In writing CBS's Don Hollenbeck: An Honest Reporter in the Age of McCarthyism (Columbia University Press), I wish I could say that I wrote out of a sense that Faulkner was right:"The past is never dead. It's not even past."

Sure, the paranoid state of mind and demonizing of the press so evident in the era of McCarthyism exists today in the age of terrorism. Hollenbeck, who was portrayed as a Commie-loving traitor by conservative columnists and killed himself in 1954 (captured in George Clooney's 2005 movie"Good Night, and Good Luck"), would be dismissed by today's conservative partisans as a member of the effete left/liberal media elite.

But, true confession, I wrote the biography of the talented CBS correspondent only because his career--a story of firings and failed marriages, McCarthyism and suicide, conscience and courage--intrigued me.

First, I wanted to know why the gifted journalist--described by a CBS president as"one of the few great writers that broadcasting has produced"--took his own life. Both my parents had died while I was a student, and when I began the Hollenbeck book 35 years ago I was curious why someone so successful would voluntarily end his life early, at age 49.

Second, Hollenbeck's story intrigued me because his life of personal misfortune and professional success tantalizingly married American tragedy to the American dream. Hollenbeck was generations ahead of his time in training himself to be a multimedia journalist. He wrote for heartland newspapers in Lincoln and Omaha, Nebraska, and then served as a camera-savvy editor for the Associated Press and PM, an innovative New York City tabloid that refused advertising and hired some of America's best writers and photographers.
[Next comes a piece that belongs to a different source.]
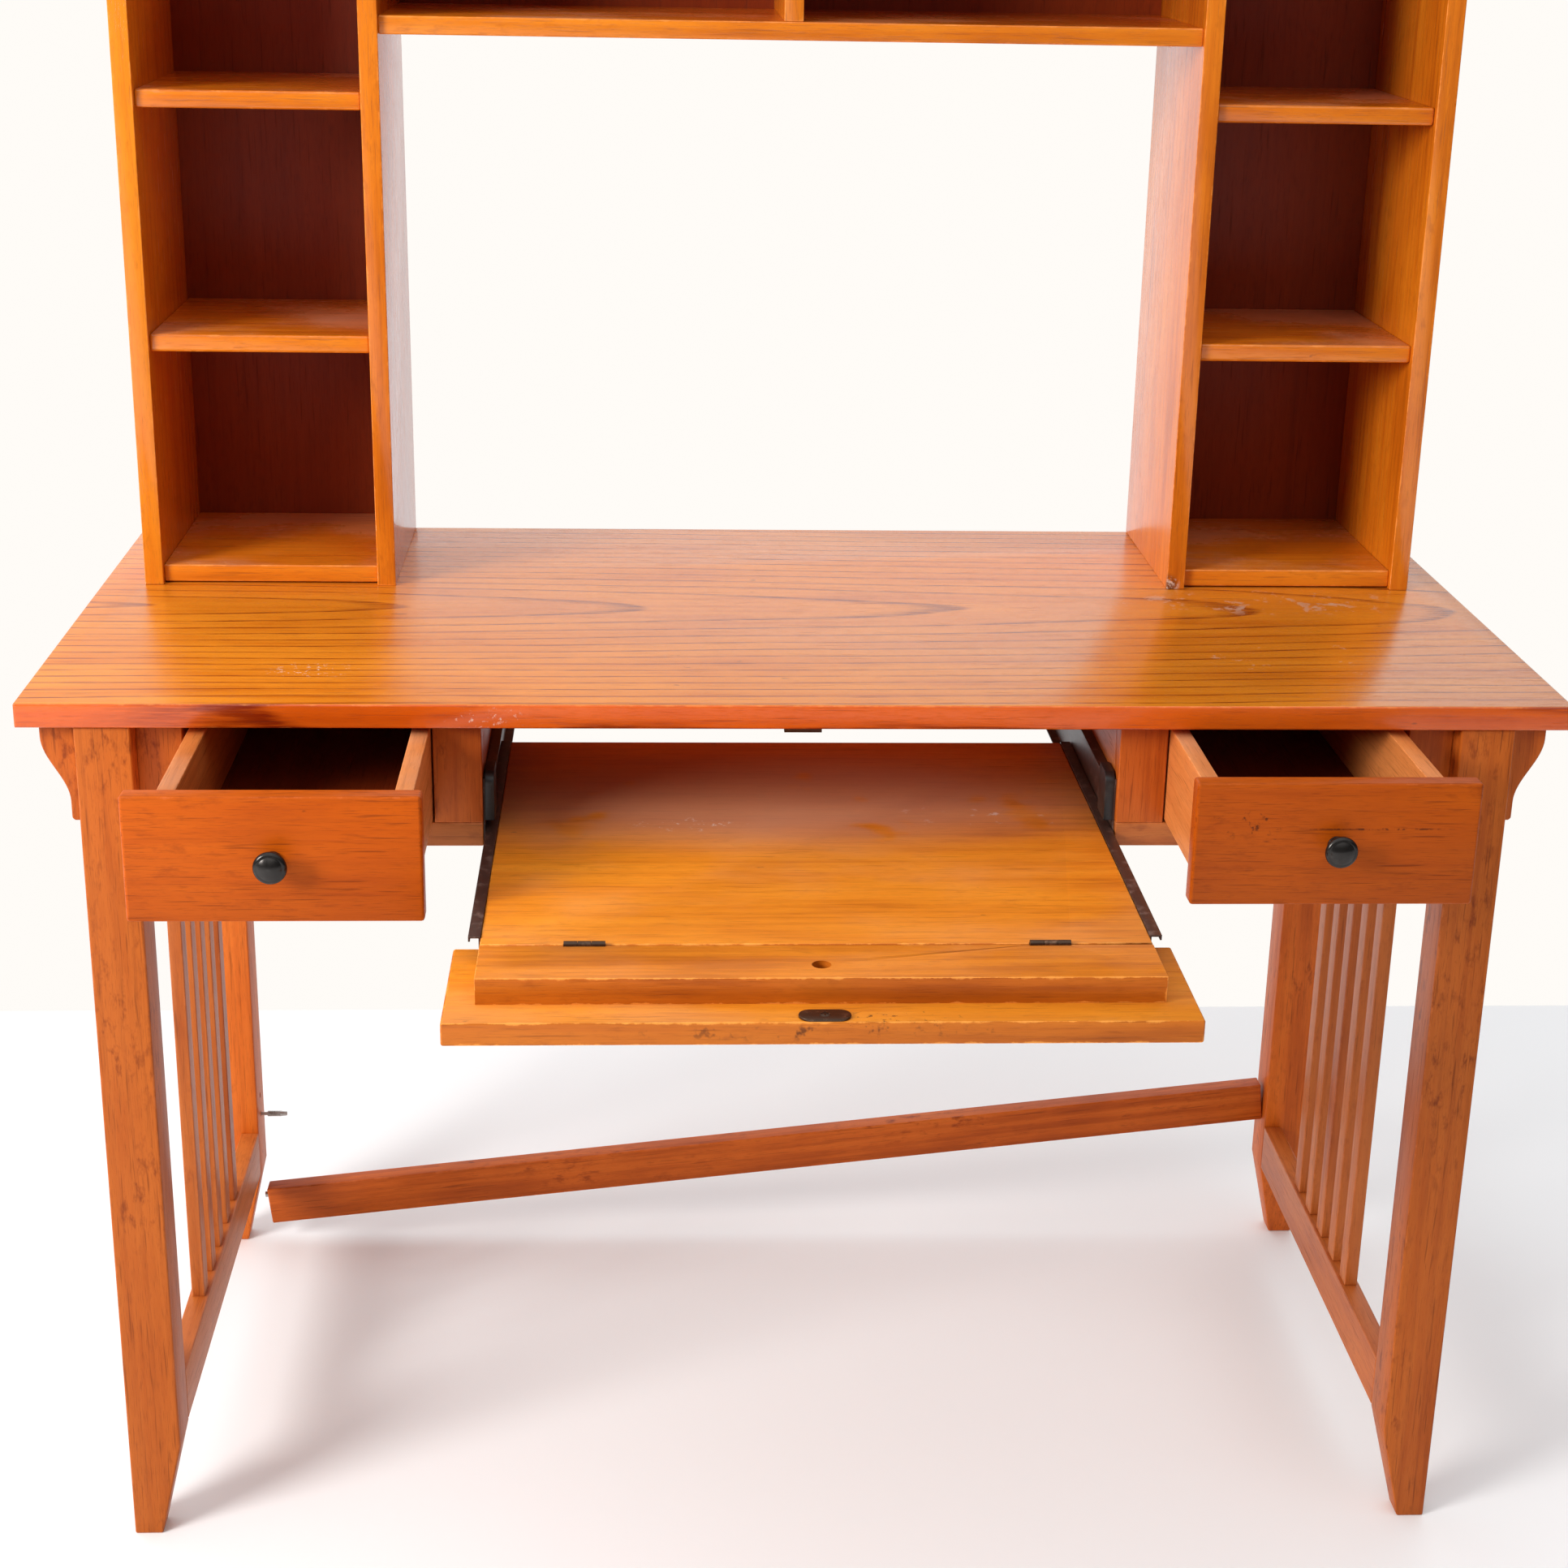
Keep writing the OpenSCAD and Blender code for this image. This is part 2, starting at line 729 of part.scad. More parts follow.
module drawer_left_front() drawer_front(LEFT, left_out);
module drawer_left_sides() drawer_sides(LEFT, left_out);
module drawer_left_back() drawer_back(LEFT, left_out);
module drawer_left_bottom() drawer_bottom(LEFT, left_out);
module drawer_left_knob() drawer_knob(LEFT, left_out);
module drawer_right_front() drawer_front(RIGHT, right_out);
module drawer_right_sides() drawer_sides(RIGHT, right_out);
module drawer_right_back() drawer_back(RIGHT, right_out);
module drawer_right_bottom() drawer_bottom(RIGHT, right_out);
module drawer_right_knob() drawer_knob(RIGHT, right_out);

// ---- What is drawn ----

desktop();
leg_front_left();
leg_front_right();
leg_back_left();
leg_back_right();
side_top_rails();
side_bottom_rail_left();
side_bottom_rail_right();
side_slats_left();
side_slats_right();
corbels();
back_apron();
drawer_posts();
drawer_rails();
divider_panel_left();
divider_panel_right();
drawer_runners();
magnetic_catch();
tray_channels();
slide_stops();
channel_rollers();
stretcher();
stretcher_dowel();
stretcher_bolts();
hutch_outer_side_left();
hutch_outer_side_right();
hutch_inner_side_left();
hutch_inner_side_right();
hutch_base_left();
hutch_base_right();
hutch_lower_shelf_left();
hutch_lower_shelf_right();
hutch_upper_shelf_left();
hutch_upper_shelf_right();
hutch_middle_shelf();
hutch_middle_divider();
hutch_top();
hutch_tower_backs();
hutch_middle_back();
hutch_screws();
tray_board();
tray_slides();
slide_rollers();
tray_hinge_leaves();
flap_panel();
flap_batten();
flap_hinge_leaves();
hinge_pins();
strike_plate();
flap_knob();
drawer_left_front();
drawer_left_sides();
drawer_left_back();
drawer_left_bottom();
drawer_left_knob();
drawer_right_front();
drawer_right_sides();
drawer_right_back();
drawer_right_bottom();
drawer_right_knob();
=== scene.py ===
"""Looks for the desk with hutch: stained oak boards, dark hardware and a plain pale studio.

Each wooden node is shown by a copy of its own mesh with eased edges. The copy carries per-vertex
attributes, measured in metres from the middle of each board, that the wood materials read:
  grain   (along the grain, across it, through the thickness)
  half    half the board's size along each of those directions
  place   the point in the row frame at rest
  seed    a number from 0 to 1 that is different for each board
  stain   how strongly the board took the colour it was stained with, about 1, and painted
         shading: some boards are made darker and some lighter for how light falls on them
  upward  1 where the face looks up at rest, where dust settles; other faces may take painted shade
"""

import json
import math
import random

import bmesh
import bpy
from mathutils import Matrix, Vector

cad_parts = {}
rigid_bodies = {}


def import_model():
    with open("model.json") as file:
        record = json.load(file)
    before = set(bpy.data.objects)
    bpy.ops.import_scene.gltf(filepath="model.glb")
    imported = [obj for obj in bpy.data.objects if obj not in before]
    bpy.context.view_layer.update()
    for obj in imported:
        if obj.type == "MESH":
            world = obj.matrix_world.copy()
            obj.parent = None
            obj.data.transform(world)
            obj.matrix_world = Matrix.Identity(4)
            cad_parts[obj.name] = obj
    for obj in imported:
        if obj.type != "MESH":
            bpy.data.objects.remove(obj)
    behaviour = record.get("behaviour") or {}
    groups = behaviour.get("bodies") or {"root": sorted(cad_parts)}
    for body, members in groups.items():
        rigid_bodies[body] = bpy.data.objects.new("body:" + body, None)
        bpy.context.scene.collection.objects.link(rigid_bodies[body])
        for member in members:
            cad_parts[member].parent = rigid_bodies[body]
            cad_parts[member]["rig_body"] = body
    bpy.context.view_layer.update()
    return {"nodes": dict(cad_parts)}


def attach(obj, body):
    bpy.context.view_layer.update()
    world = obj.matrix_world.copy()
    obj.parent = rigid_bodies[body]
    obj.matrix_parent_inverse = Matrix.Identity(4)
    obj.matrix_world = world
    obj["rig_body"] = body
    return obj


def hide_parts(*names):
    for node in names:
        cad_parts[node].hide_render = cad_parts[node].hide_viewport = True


MM = 0.001
SHARP_ANGLE = math.radians(30)
STRETCHER_DROOP = math.radians(6.3)

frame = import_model()
nodes = frame["nodes"]


# ---------------------------------------------------------------- node trees


class Graph:
    """A node tree, with one short method for each kind of node that is used here."""

    def __init__(self, tree):
        self.tree = tree
        self.tree.nodes.clear()

    def add(self, kind, **settings):
        node = self.tree.nodes.new(kind)
        for key, value in settings.items():
            setattr(node, key, value)
        return node

    def feed(self, socket, value):
        """Links a socket to another one, or sets it to a number or a tuple."""
        if isinstance(value, bpy.types.NodeSocket):
            self.tree.links.new(value, socket)
        else:
            socket.default_value = value

    def attribute(self, name, output="Vector"):
        return self.add("ShaderNodeAttribute", attribute_name=name).outputs[output]

    def math(self, operation, *values):
        node = self.add("ShaderNodeMath", operation=operation)
        for socket, value in zip(node.inputs, values):
            self.feed(socket, value)
        return node.outputs[0]

    def vector(self, operation, *values):
        node = self.add("ShaderNodeVectorMath", operation=operation)
        for socket, value in zip(node.inputs, values):
            self.feed(socket, value)
        return node.outputs["Value" if operation in ("LENGTH", "DISTANCE") else 0]

    def split(self, vector):
        node = self.add("ShaderNodeSeparateXYZ")
        self.feed(node.inputs[0], vector)
        return node.outputs[:]

    def join(self, x, y, z):
        node = self.add("ShaderNodeCombineXYZ")
        for socket, value in zip(node.inputs, (x, y, z)):
            self.feed(socket, value)
        return node.outputs[0]

    def noise(self, vector, seed, detail=2.0, roughness=0.5):
        """Noise from 0 to 1 with features about one unit of the vector wide."""
        node = self.add("ShaderNodeTexNoise", noise_dimensions="4D")
        self.feed(node.inputs["Vector"], vector)
        self.feed(node.inputs["W"], seed)
        self.feed(node.inputs["Scale"], 1.0)
        self.feed(node.inputs["Detail"], detail)
        self.feed(node.inputs["Roughness"], roughness)
        return node.outputs["Fac"]

    def step(self, value, start, end, before=0.0, after=1.0):
        """A smooth change from one level to another as the value goes from start to end, either way."""
        node = self.add("ShaderNodeMapRange", interpolation_type="SMOOTHSTEP")
        self.feed(node.inputs["Value"], value)
        self.feed(node.inputs["From Min"], start)
        self.feed(node.inputs["From Max"], end)
        self.feed(node.inputs["To Min"], before)
        self.feed(node.inputs["To Max"], after)
        return node.outputs["Result"]

    def mix(self, share, first, second):
        node = self.add("ShaderNodeMix", data_type="RGBA")
        self.feed(node.inputs[0], share)
        for socket, value in ((node.inputs[6], first), (node.inputs[7], second)):
            self.feed(socket, value if isinstance(value, bpy.types.NodeSocket) else (*value, 1.0))
        return node.outputs[2]

    def bump(self, height, strength, distance):
        node = self.add("ShaderNodeBump")
        self.feed(node.inputs["Height"], height)
        self.feed(node.inputs["Strength"], strength)
        self.feed(node.inputs["Distance"], distance)
        return node.outputs["Normal"]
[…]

He reported the Allied invasion of Italy during World War II for NBC radio. And, as a member of CBS's legendary news team at CBS, he broadcast ground-breaking television news programs during the 1950s, the decade that gave birth to television news.
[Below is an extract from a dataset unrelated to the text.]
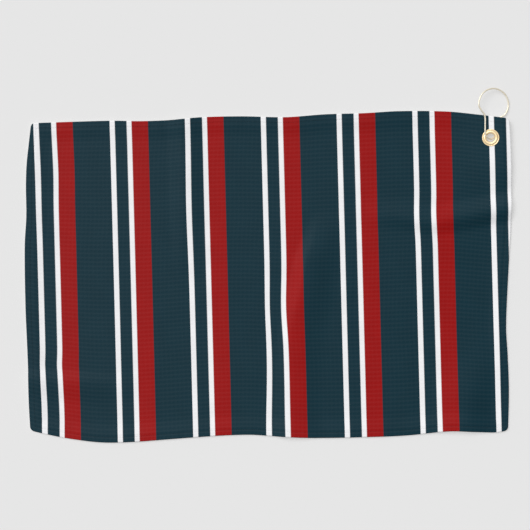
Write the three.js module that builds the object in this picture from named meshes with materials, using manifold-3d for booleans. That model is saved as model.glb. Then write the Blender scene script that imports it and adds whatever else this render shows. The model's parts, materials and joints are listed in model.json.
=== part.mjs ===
// A golf towel laid out on a table: a waffle-weave cloth with turned-under, lock-stitched hems,
// a two-part brass grommet in one corner and a pear-shaped spring-wire ring through the grommet.
// Millimetres, +Z up. +X runs along the towel's long side and +Y towards the ring.

import * as THREE from 'three';
import { mergeVertices } from 'three/addons/utils/BufferGeometryUtils.js';
import Module from 'manifold-3d';

// ---------------------------------------------------------------- driving dimensions

const CLOTH_LENGTH = 610;
const CLOTH_WIDTH = 406;
const CLOTH_THICKNESS = 1.6;
const HEM_WIDTH = 9;
const HEM_THICKNESS = 1.3;
const SEAM_INSET = 7;         // from the cloth's edge to the row of stitches
const SEAM_PULL = 0.85;       // how far the stitches draw the hem's face in
const THREAD_RADIUS = 0.22;
const GAP = 0.3;              // between pieces that touch
const HEM_RAMP = 5.5;         // the cloth comes down to the table over this width inside a hem

const GROMMET_X = 277.6;      // centre of the hole, from the middle of the towel
const GROMMET_Y = 172.4;
const GROMMET_Z = 7;
const CORNER_SLOPE_X = 0.1;   // rise of the propped-up corner, per mm
const EDGE_DROOP = 0.14;      // share of that height that is lost again along the towel's end
const DROOP_START = 290.6;    // from just beyond the flange
const HOLE_RADIUS = 5.3;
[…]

Third, Hollenbeck fascinated me because of his pioneering press criticism."CBS Views the Press," his 15-minute weekly radio program on WCBS in New York from 1947 to 1950, candidly dissected the city's powerful, pugnacious press. The program, said former CBS correspondent Mike Wallace,"named names and kicked ass."
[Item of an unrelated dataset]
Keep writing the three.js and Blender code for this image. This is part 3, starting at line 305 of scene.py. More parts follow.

Fourth and finally, I was drawn to Hollenbeck because he represented the timeless tale of good versus evil. Nat Brandt, a CBS newswriter who worked with Hollenbeck, said he was"early on, when it wasn't fashionable," against McCarthyism--indeed, prior to the word's invention.

CBS, arguably the best of the networks for news in the early days of radio and television, featured a team of celebrated newscasters. Hollenbeck--more than Edward R. Murrow, Eric Sevareid, Charles Collingwood, Howard K. Smith, and the others--was the uncompromising knight, fighting anonymously, by comparison, for journalistic first principles, said Jack Walters, a CBS newswriter.

"Of them all," Walters added,"Hollenbeck bore the truest lance. The fact is that he succeeded in one giant step for journalism, where the more favored, the more self-controlled were afraid to tread."

The statement by Walters reminds me of a line by historian Daniel J. Boorstin that, in the world of big names and celebrities," curiously, our true heroes tend to be anonymous. They alone have the power to deny our mania for more greatness than there is in the world."